Lucy Dawidowicz: “Her most famous and controversial book was ‘The War Against the Jews.'”

From The Writer’s Almanac:

It’s the birthday of Jewish historian Lucy Dawidowicz, born in 1915 in New York City. Her parents were Polish immigrants and they raised their daughters as secular Jews; Dawidowicz didn’t attend a Jewish service until she was in her 20s. She went to Columbia to earn her master’s degree in literature, but as the Nazis gained power in Germany she couldn’t concentrate on poetry — she discovered that she was more interested in political events in Europe. She talked it over with a professor, and he convinced her to switch her focus to Jewish history….

In 1938, Dawidowicz went to Vilna, Poland, to study at the Institute for Jewish Research. Vilna had been a thriving Jewish cultural center for more than 500 years, nicknamed “Jerusalem of the North” by Napoleon. She said, “I went there with the romantic belief that it might become the world center for a self-sustaining Yiddish culture.” Instead, by the time Dawidowicz arrived in Vilna, the city was segregated and the Institute for Jewish Research was trying to keep alive a culture that was increasingly threatened.

She loved being in Vilna, and she felt at home there, meeting scholars, families, merchants, students, and activists. She said she felt closer to one family there than she was to her own parents, but she stayed for only a year. Her friends in Vilna told her to return to America for her own good, and finally convinced her that if war broke out she would be more of a burden than a help. Shortly after Stalin and Hitler signed a nonaggression pact in August of 1939 she sailed home to New York City. By the time she reached New York the Nazis had invaded Poland.

After the war she went back to Europe. For 18 months she worked with Jewish survivors of the concentration camps. She also found and catalogued Jewish books stolen by the Nazis and sent them back to New York City….

Dawidowicz worked as a scholar and professor and she published books about the Holocaust. Her most famous — and controversial — was The War Against the Jews. She believed that the Holocaust was one of Hitler’s main objectives from the beginning and she argued with historians who claimed that the idea evolved as the war took its course. She also argued against scholars who said that the Jews had been too complacent and failed to launch a better resistance. The War Against the Jews was a best-seller.

Her other books include The Jewish Presence (1977), The Holocaust and the Historians (1981), and a memoir about her year in Vilna, From That Place and Time (1989).
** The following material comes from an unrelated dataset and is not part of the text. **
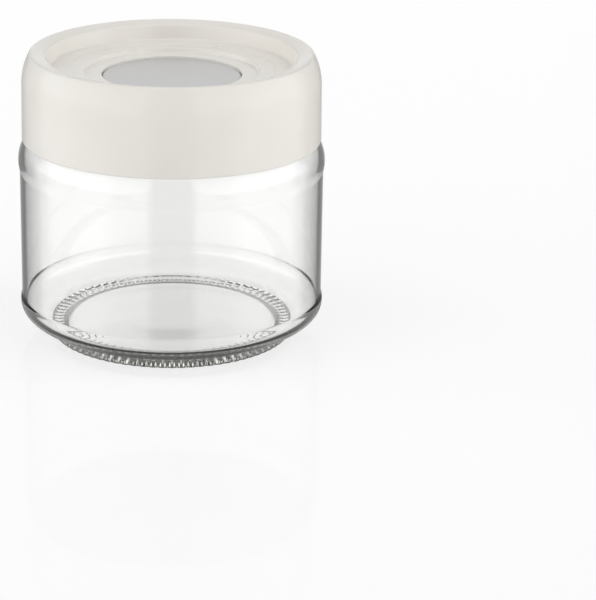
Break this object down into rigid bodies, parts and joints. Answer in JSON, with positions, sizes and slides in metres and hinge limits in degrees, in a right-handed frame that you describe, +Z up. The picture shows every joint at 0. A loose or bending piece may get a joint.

She said: “Some people think that the professional historian’s personal commitments — to his people, his country, his religion, his language — undermine his professional objectivity. Not so. Not so, as long as historians respect the integrity of their sources and adhere strictly to the principles of sound scholarship. Personal commitments do not distort, but instead they enrich, historical writing.”